Quandt referred in an internal document to a “fluctuation” of 80 people — most likely the planned death rate, reported German daily Süddeutsche Zeitung.
Goebbels and Magda Quandt are seen here at their marriage ceremony; Hitler (far right) was best man
In addition to allegedly exploiting Nazi prisoners, the Quandts also had personal ties to the Nazi regime. Günther Quandts first wife, Magda Ritschel, remarried Joseph Goebbels, Hitler’s future propaganda minister, in 1931, two years after her divorce from the business giant. Magda brought her son, Harald Quandt, into the marriage and he lived together with her and Goebbels. While the Goebbels committed suicide in 1945 after poisoning their own children, Harald — who was not with them — survived.
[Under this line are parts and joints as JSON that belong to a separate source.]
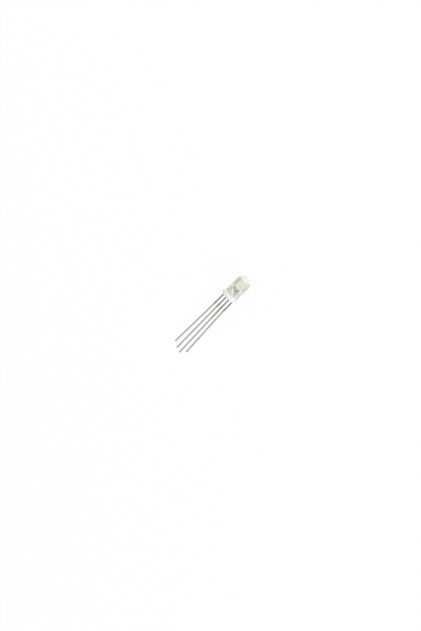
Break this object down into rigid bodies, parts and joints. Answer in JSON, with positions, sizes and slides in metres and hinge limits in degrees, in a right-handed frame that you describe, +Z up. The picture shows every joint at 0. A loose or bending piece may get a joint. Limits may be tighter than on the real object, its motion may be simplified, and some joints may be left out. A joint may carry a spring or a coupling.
{
  "type": "through-hole LED",
  "caption": "Clear round-domed through-hole light-emitting diode with a flanged base and a row of leads, lying on its side.",
  "frame": {"origin": "on the surface that the LED lies on, under the centre of its outline", "axes": "+X towards the domed end, level; +Z up; the row of leads spreads along Y, with the flange's flat towards -Y. The LED's own axis rises 6.5 degrees from +X, because the flange lifts its body while the lead tips lie on the surface"},
  "size_m": [0.033, 0.006, 0.0062],
  "materials": {
    "clear_resin": "gloss",
    "plated_steel": "satin",
    "dark_chip": "gloss",
    "clear_chip": "gloss",
    "silver_paste": "matte",
    "gold_wire": "polished"
  },
  "bodies": {
    "root": {"lens": "clear_resin", "common_lead": "plated_steel", "red_lead": "plated_steel", "green_lead": "plated_steel", "blue_lead": "plated_steel", "red_die": "dark_chip", "green_die": "clear_chip", "blue_die": "clear_chip", "red_paste": "silver_paste", "green_paste": "silver_paste", "blue_paste": "silver_paste", "red_wire": "gold_wire", "green_wire": "gold_wire", "blue_wire": "gold_wire", "green_return_wire": "gold_wire", "blue_return_wire": "gold_wire"}
  },
  "joints": []
}
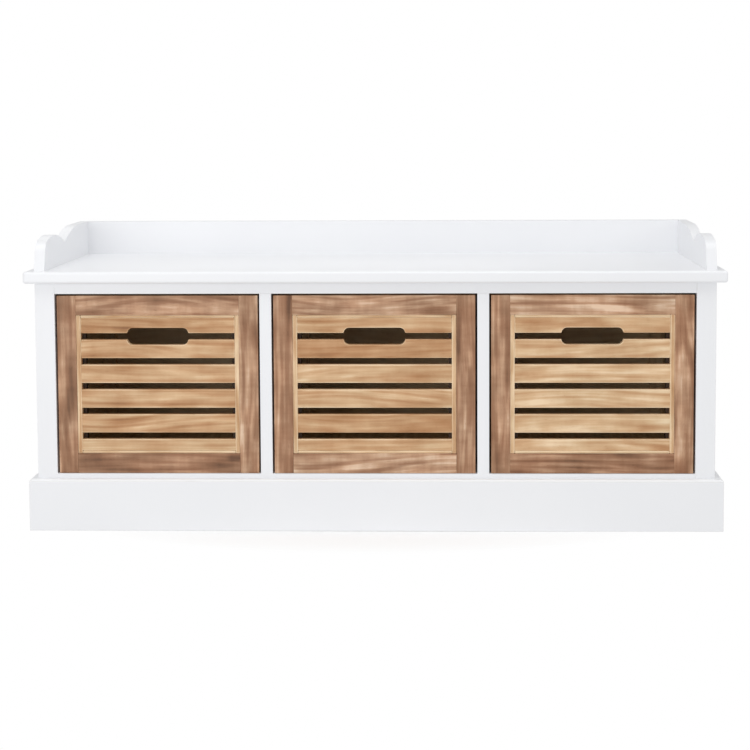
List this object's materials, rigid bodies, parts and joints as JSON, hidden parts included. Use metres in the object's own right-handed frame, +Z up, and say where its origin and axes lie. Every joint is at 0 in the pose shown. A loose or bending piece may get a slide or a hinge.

Documentary presented clandestinely
Two journalists spent five years researching the startling documentary, which was broadcast unannounced and not until 11:30 p.m. The German weekly Der Spiegel speculated that the broadcaster may have been afraid of the powerful Quandt family, which owns 46.6 percent of BMW and large portions of numerous other firms, including Altana. An ARD spokesman, however, said a desire to avoid legal injunction played no role.
Only one member of the family, Sven Quandt, actually appeared in the film.
“We finally have to try to forget about it,” he told Der Spiegel. “Every family has its dark side,” added Quandt when asked about his grandfather’s ill reputed battery factory.
Precisely to what extent Quandt profited from the forced labor and how bad the conditions there really were will have to be cleared up over the course of the planned historical research.